Amazon is disputing a Tuesday Wall Street Journal report accusing the company of quietly changing its algorithm to highlight products that are more profitable to the company, including its own products, late in 2018.

The report lends credibility to 2020 Democratic presidential candidate Elizabeth Warren’s concerns that companies like Amazon partake in anticompetitive behavior.

“The Wall Street Journal has it wrong. We explained at length that their ‘scoop’ from unnamed sources was not factually accurate, but they went ahead with the story anyway,” an Amazon spokesperson said in a statement to the Daily Caller News Foundation. “The fact is that we have not changed the criteria we use to rank search results to include profitability.”

“We feature the products customers will want, regardless of whether they are our own brands or products offered by our selling partners. As any store would do, we consider the profitability of the products we list and feature on the site, but it is just one metric and not in any way a key driver of what we show customers,” the spokesperson added.

WSJ told the DCNF, “Our reporting is thoroughly sourced and accurate — we stand by it.”

Warren tweeted a response to the report Tuesday, saying, “The game is up. Amazon pretends to be a neutral marketplace platform, but it bulldozes competition by juicing the search results for its own products. Reports say even Amazon’s own lawyers identify this as an antitrust problem. The [Federal Trade Commission] must take action.”

Internal Amazon employees disputed the company’s latest algorithm, WSJ’s article noted, citing people familiar with the project.

Amazon lawyers also reportedly rejected the algorithm proposal when it was introduced, saying it could create concern for regulators over allegations of monopolistic practices by Amazon, one person familiar with the project told WSJ.

“This was definitely not a popular project,” one lawyer said, according to WSJ. “The search engine should look for relevant items, not for more profitable items.”

Amazon private-label goods make frequent appearances on the first page of a product search, where most shoppers are likely to make purchases.

Warren’s presidential campaign has focused largely on policy to break up big tech and promote more competitive markets. (RELATED: Amazon Makes $700 Million Investment To Retrain 100,000 Of Its US Employees By 2025)

“Today’s big tech companies have … bulldozed competition, used our private information for profit, and tilted the playing field against everyone else,” Warren wrote in a March Medium post. “And in the process, they have hurt small businesses and stifled innovation.”

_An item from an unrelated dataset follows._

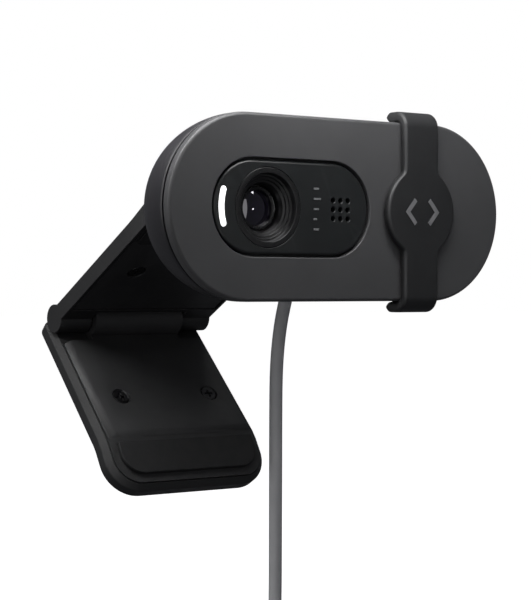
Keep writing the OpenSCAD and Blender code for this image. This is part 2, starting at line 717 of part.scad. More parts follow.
front_shell();
rear_shell();
window_panel();
lens_hood();
lens_barrel();
front_glass();
inner_lenses();
lens_holder();
ir_filter();
image_sensor();
main_board();
board_chips();
microphone();
mic_gasket();
status_led();
light_pipe();
board_screws();
panel_marks();
board_connector();
strain_relief();
inner_lead();
tilt_bracket();
bracket_screws();
shutter_band();
slide_mark();
arm_cover();
arm_inner_plate();
arm_screws();
arm_grip_pad();
tilt_pin();
tilt_washers();
leg_pin();
leg_washers();
leg_cover();
leg_inner_plate();
leg_screws();
leg_pad();
cord_run();
cord_coil();
cord_tail();
cord_tie();
plug_overmould();
plug_shell();
plug_tongue();
plug_contacts();
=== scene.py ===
"""Clip-on webcam: rounded head with a lens window and a sliding shutter, on a folding screen clip."""

import json
import math

import bmesh
import bpy
from mathutils import Matrix, Vector


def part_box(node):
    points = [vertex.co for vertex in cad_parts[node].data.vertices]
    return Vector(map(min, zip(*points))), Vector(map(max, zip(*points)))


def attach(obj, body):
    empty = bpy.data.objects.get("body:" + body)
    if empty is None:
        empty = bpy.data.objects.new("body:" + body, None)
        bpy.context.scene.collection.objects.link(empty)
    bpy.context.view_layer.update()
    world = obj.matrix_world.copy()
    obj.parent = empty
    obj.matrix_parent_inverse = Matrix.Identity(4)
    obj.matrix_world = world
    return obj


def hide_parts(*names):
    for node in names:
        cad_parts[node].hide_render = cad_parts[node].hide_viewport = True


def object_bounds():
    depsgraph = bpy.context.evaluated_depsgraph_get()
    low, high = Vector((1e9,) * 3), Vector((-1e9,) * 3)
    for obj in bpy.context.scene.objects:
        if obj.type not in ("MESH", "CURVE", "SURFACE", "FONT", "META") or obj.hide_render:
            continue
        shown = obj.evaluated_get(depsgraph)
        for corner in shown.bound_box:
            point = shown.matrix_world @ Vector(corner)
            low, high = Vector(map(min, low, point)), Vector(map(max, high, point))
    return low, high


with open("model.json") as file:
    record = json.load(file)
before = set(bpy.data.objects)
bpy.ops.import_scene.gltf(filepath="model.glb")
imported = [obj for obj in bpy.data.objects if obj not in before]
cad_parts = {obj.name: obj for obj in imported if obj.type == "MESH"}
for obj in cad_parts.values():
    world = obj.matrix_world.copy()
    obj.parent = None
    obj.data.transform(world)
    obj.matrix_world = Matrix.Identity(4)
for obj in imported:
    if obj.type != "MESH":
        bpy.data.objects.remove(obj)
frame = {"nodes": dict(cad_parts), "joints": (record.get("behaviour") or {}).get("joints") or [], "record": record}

cad_box = [list(c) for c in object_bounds()]
scene = bpy.context.scene
nodes = frame["nodes"]
joints = {j["name"]: j for j in frame["joints"]}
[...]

“That’s why my administration will make big, structural changes to the tech sector to promote more competition — including breaking up Amazon, Facebook, and Google,” the Massachusetts senator added.

She also wrote in an April Twitter post highlighting a clip from a CNN town hall segment, “Giant tech companies have too much power. My plan to #BreakUpBigTech prevents corporations like Amazon from knocking out the rest of the competition. You can be an umpire, or you can be a player — but you can’t be both.”

WATCH:

Amazon responded to the tweet and town hall clip in another Twitter post, saying, “We don’t use individual sellers’ data to launch private label products (which account for only about 1% of sales). And sellers aren’t being ‘knocked out’ — they’re seeing record sales every year. Also, Walmart is much larger; Amazon is less than 4% of U.S. retail.”

Amazon Associate General Counsel Nate Sutton said during a July House antitrust hearing that accusations of the company promoting its own products to customers are “not true.”

He added the company’s “algorithms are optimized to predict what customers want to buy regardless of the seller.”

Federal Trade Commission investigators are interviewing small businesses to see whether Amazon has affected their revenue in what could be a big tech antitrust probe, Bloomberg Technology reported on Sept. 11.